Psychologist Jean Piaget’s work helped explain how children learn, with each stage building on the last. In this Forbes article, Mindpath Health’s Brandy Porche, LPC, discuss how his model of learning affects how children interact with the world.
Twentieth century psychologist Jean Piaget was a trailblazer in the understanding of children’s cognitive development. Unlike his predecessors, he believed children process information differently than adults and that intelligence is not inherent but acquired, adapting and expanding as children investigate the world around them.
Observing the learning process of his own children and others led Piaget to develop Piaget’s Theory of Cognitive Development in 1936. In it, he delineates four stages in which intelligence grows, from birth through adolescence, also known as Piaget’s Four Stages of Cognitive Development.
What are the four stages of Piaget’s cognitive development?
Piaget studied how children develop mental models for the world around them as they grow, says Alex Dimitriu, MD.
His four stages of cognitive development outline not what material is learned, but a deeper level of how the child interacts with the world. Piaget observed children by playing games with them, asking them questions and devising tests to learn how they were thinking, says Brandy Porche, a licensed professional counselor at Mindpath Health.
“He believed that as a child’s brain develops and their experience increases, they move through these four broad stages of development,” says Porche. While the amount of time spent in each stage can vary from child to child, Piaget theorized that every child progresses through each stage in the same order.

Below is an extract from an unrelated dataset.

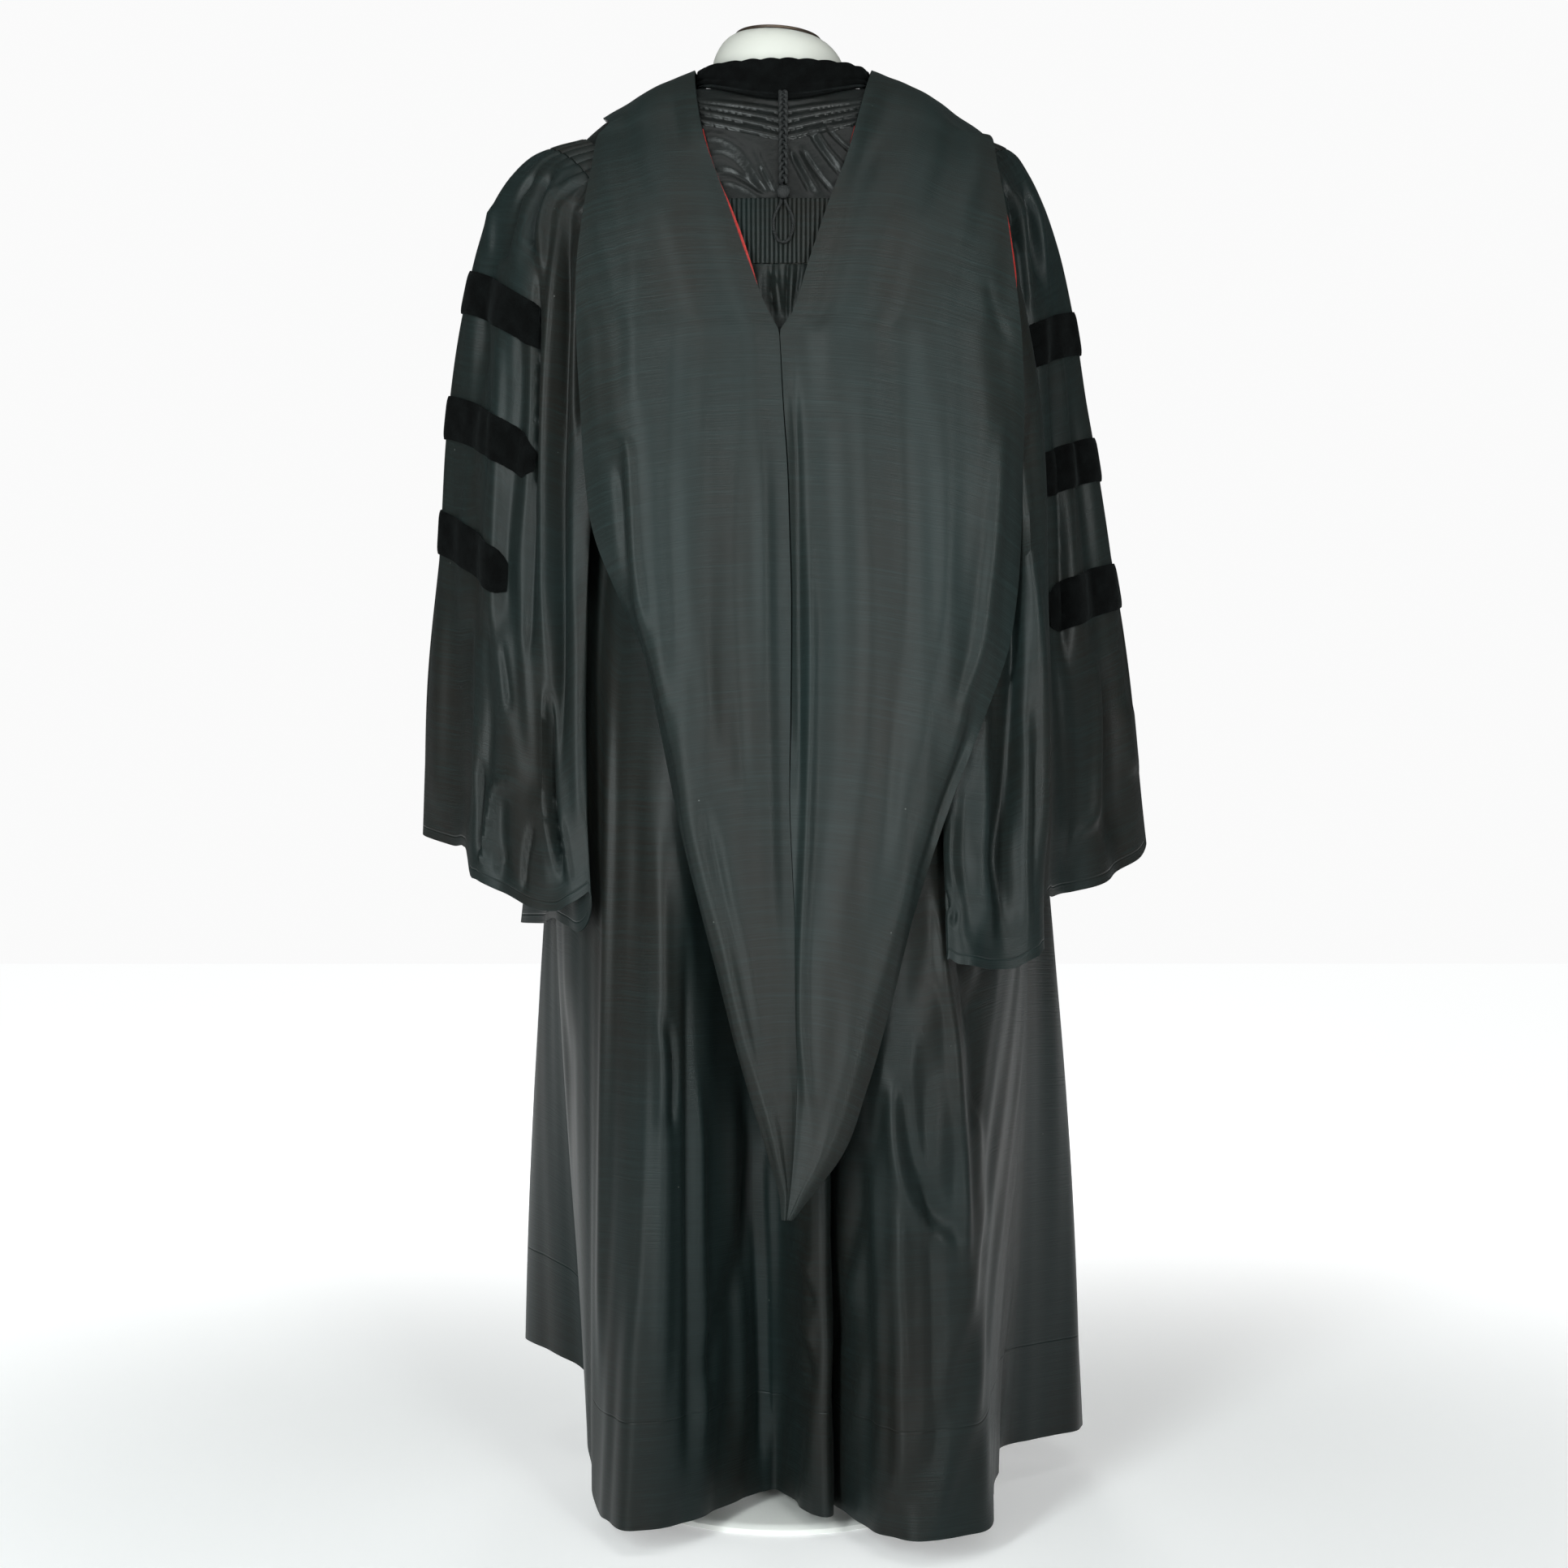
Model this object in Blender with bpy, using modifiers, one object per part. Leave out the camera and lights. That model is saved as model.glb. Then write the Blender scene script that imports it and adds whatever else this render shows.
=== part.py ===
"""Doctoral graduation gown and its hood on a limbless dress form.

Metres, +Z up. The gown's back faces -Y, and +X is the wearer's right.
The origin is the middle of the base's underside.
Angles go round the body in degrees: 0 at the middle of the back, 90 at +X, 180 in front.
"""

import math

import bmesh
import bpy
from mathutils import Vector
from mathutils.bvhtree import BVHTree

COLLECTION_NAME = "graduation_gown"

# Walls and gaps
CLOTH = 0.0012
VELVET = 0.0016
GAP = 0.0003
SEAM = 0.0003

# Dress form
FORM_NECK_TOP_Z = 1.4465
FORM_NECK_SHIFT = -0.005
FORM_NECK_TILT = 4.0
FORM_CLEARANCE = 0.0009
FORM_CLEARANCE_BACK = 0.004
FORM_BOTTOM_Z = 0.735
CAP_RADIUS = 0.0432
CAP_THICKNESS = 0.0030
POLE_RADIUS = 0.0125
BASE_RADIUS = 0.150
BASE_BOSS_TOP = 0.052

# Neck, yoke and armholes
NECK_HALF_WIDTH = 0.080
NECK_HALF_DEPTH = 0.075
NECK_SIDE_Z = 1.392
NECK_BACK_DROP = 0.022
NECK_FRONT_DROP = 0.057
YOKE_BACK_Z = 1.261
YOKE_FRONT_Z = 1.225
ARMHOLE_Z = 1.206
ARMHOLE_HALF_HEIGHT = 0.136
ARMHOLE_HALF_ANGLE = 32.0
TUCKS = 4
TUCK_FIRST_SHARE = 0.05
TUCK_PITCH_SHARE = 0.095
TUCK_HEIGHT = 0.0022
TUCK_SPREAD_ANGLE = 66.0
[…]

Sensorimotor stage (Birth to 2 years)
Goal: object permanence
Infants can be seen exploring the world through sensory observation, they are egocentric, or unable to see the world from any perspective other than their own. As infants become more mobile, they build on their interactions with the spatial, visual and tactile worlds.

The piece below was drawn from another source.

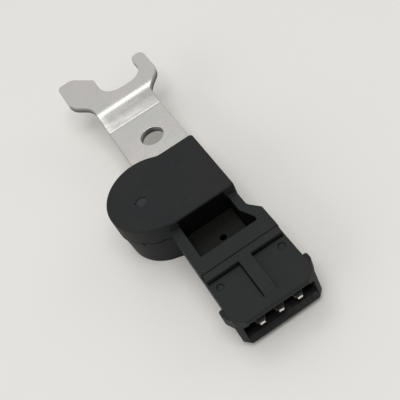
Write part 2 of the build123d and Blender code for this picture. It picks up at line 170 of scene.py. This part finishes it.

The goal of the sensorimotor stage is for a child to develop object permanence, or the realization that objects exist independent of their interactions with them, says Dr. Ajayi. For example, a child starts to recognize that when a ball is dropped in front of them, it’s actually on the ground rather than no longer in existence simply because it’s out of sight.
Preoperational stage (2 to 7 years)
Goal: symbolic thought
This stage is the beginning of primitive conceptualization, meaning children are still unable to think logically or make simple deductions, but will start to imitate others, play make-believe and represent parts of their world by drawing. A child who drops a glass that then breaks won’t have any sense of cause and effect. They might believe that the glass was ready to break rather than believing that it broke because of their actions.

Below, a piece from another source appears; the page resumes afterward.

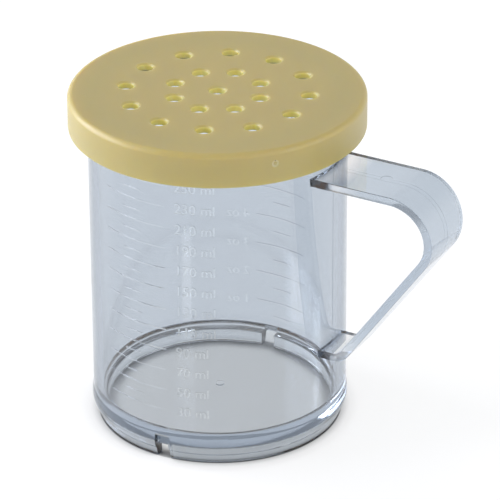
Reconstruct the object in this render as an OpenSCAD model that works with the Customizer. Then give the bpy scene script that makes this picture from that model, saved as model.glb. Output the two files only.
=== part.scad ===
// Clear shaker cup with a moulded strap handle and a push-in lid with pouring holes.
// Millimetres. The cup's axis is Z, its foot stands on z = 0 and the handle points along +X.
// Two mouldings: the cup, whose handle is a node of its own that meets the wall, and the lid.

/* [Cup] */
// Outer diameter of the wall
cup_d = 69.7; // [60:0.1:90]
// Thickness of the wall
wall_t = 2.5; // [1.6:0.1:3.2]
// Height of the rim above the table
rim_z = 93.2; // [88:0.1:130]
// Thickness of the floor
floor_t = 2.65; // [1.6:0.05:4]
// Fillet inside, where the floor meets the wall
floor_fillet_r = 1.35; // [0.8:0.05:5]
// Rounding of the rim's two edges
rim_edge_r = 0.5; // [0.2:0.1:0.7]
// Diameter of the gate's nub under the middle of the floor
gate_d = 2.4; // [1:0.1:4]
// How far the gate's nub stands down from the floor
gate_h = 0.4; // [0.2:0.1:1]

/* [Foot] */
// Height of the floor's underside above the table
foot_h = 4; // [3:0.1:6]
// How far the foot stands in from the wall where it meets the table
foot_inset = 1.4; // [0.8:0.05:2]
// Thickness of the foot's ring where it meets the table
foot_t = 2.4; // [1.5:0.1:3]
// Fillet inside the foot, under the floor
foot_fillet_r = 0.4; // [0.3:0.05:1.5]
// Bevel of the foot's lower edges
foot_bevel = 0.3; // [0.1:0.05:0.5]
// Height of the plain ring below the bead
ring_h = 2.75; // [2:0.05:3]
// How far the plain ring widens from the table to the bead
ring_flare = 0.8; // [0.3:0.1:1]
// How far the bead stands proud of the wall
bead_out = 0.35; // [0.2:0.05:1]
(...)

Though children typically begin to speak in this stage, they’ll remain unable to see the world from another’s perspective, says Dr. Dimitriu. Animalism, the ability to attribute living qualities to non-living things, such as the feelings of a toy, also occurs during this stage.
Concrete operational stage (7 to 11 years)
Goal: logical thought
Children begin to serialize, order and group things into classes based on common characteristics, and they begin to reason and follow rules and regulations with marked improvements in mood regulation, adds Dr. Ajayi.
A healthy respect for rules develops in this stage as well, which involves knowing when rules have exceptions. Children of this age who do not gain this understanding are at increased risk of developing obsessive-compulsive behavior, as they can become overly invested in rules and regulations, says Dr. Ajayi.
Formal operational stage (11 years and older)
Goal: abstract reasoning
At this stage, children begin to develop abstract thinking, deductive reasoning and an overall increased ability to think systematically and symbolically.
Not all children reach the formal operational stage, says Dr. Ajayi. “Those who don’t will demonstrate marked inabilities to perform mathematical calculations, think creatively, use abstract reasoning or imagine the outcome of particular actions. They also fail to develop deductive logic, a skill that is critical in the math and science,” he says
While adolescents who don’t reach the formal operational stage may make decisions that result in scholastic or legal issues, those who do reach this stage tend to show interest in more abstract studies such as philosophy, religion, ethics and politics, says Dr. Ajayi.
How are Piaget’s stages of cognitive development used?
Piaget’s stages create a framework for understanding childhood mental development qualitatively, not quantitatively.
Piaget’s theories can also be helpful for improving the parent-child relationship, adds Dr. Ajayi. Adolescents exhibit abstract thinking and can appear to be in severe distress, but this expression is often more related to difficulties accepting the world around them than an underlying psychiatric disorder.